Pack as much as you can in the same size boxes. Fill boxes tightly, but take care to neither overpack nor underpack. (Bulging cartons tip when stacked, while half full boxes tend to collapse). Use wadded up newsprint, bubblewrap, rags, towels, or blankets to fill in empty spaces. For maximum protection seal cartons with tape.
Pack heavy items such as books and tools in small boxes. For easier handling limit the weight of all cartons, regardless of size, to 30 lbs. or less.
Clearly label boxes so you know their contents, and keep a list (as well as pictures and descriptions) at your home or office for reference. Mark clearly all boxes containing fragile items.
Clean and dry appliances before storing. Secure all movable parts with paper, or wedge and wrap a paper pad around each item for protection. During transport tape all doors shut, but remember to wedge them open for storage.
Store items you’ll need most often at the front of the unit. When you pack your storage unit, create a center aisle for access to all items.

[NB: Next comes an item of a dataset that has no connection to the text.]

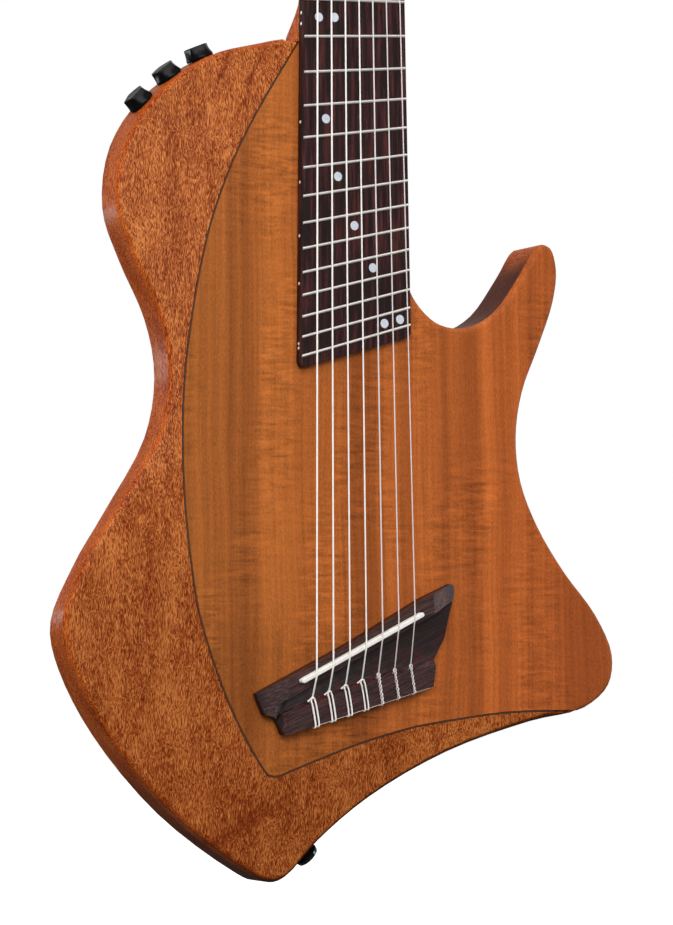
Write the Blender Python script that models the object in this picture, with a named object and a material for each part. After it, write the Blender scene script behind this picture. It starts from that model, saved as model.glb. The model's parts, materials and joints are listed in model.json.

Use bureau drawers to store small, fragile items. Secure items in drawer by filling empty spaces with towels or packing paper.
Protect chair legs by wrapping them in packing paper. Leave slipcovers on upholstered chairs and cover them with plastic chair covers.
Use lots of paper to pack dishes and glassware. Place a layer of packing paper inside the bottom and top of cartons. Wrap each dish and glass separately and cushion them with crumpled paper. Plates are best stacked on edge. Pad mirrors and paintings with paper. Place them in special mirror packs or large boxes; mark boxes.
Wrap large lamp bases in padding and wrap smaller lamps completely before placing them in boxes. Pack delicate lamp shades separately. Do not use newsprint to wrap lamp shades or any other goods that may be damaged by ink stains. You can purchase unprinted wrapping paper, foam wrap or bubble wrap at our location to help protect delicate items. Do not store heavy items on top of cartons containing lamps or lampshades.
Do not place boxes directly on concrete floors, but use pallets or skids to prevent moisture absorption.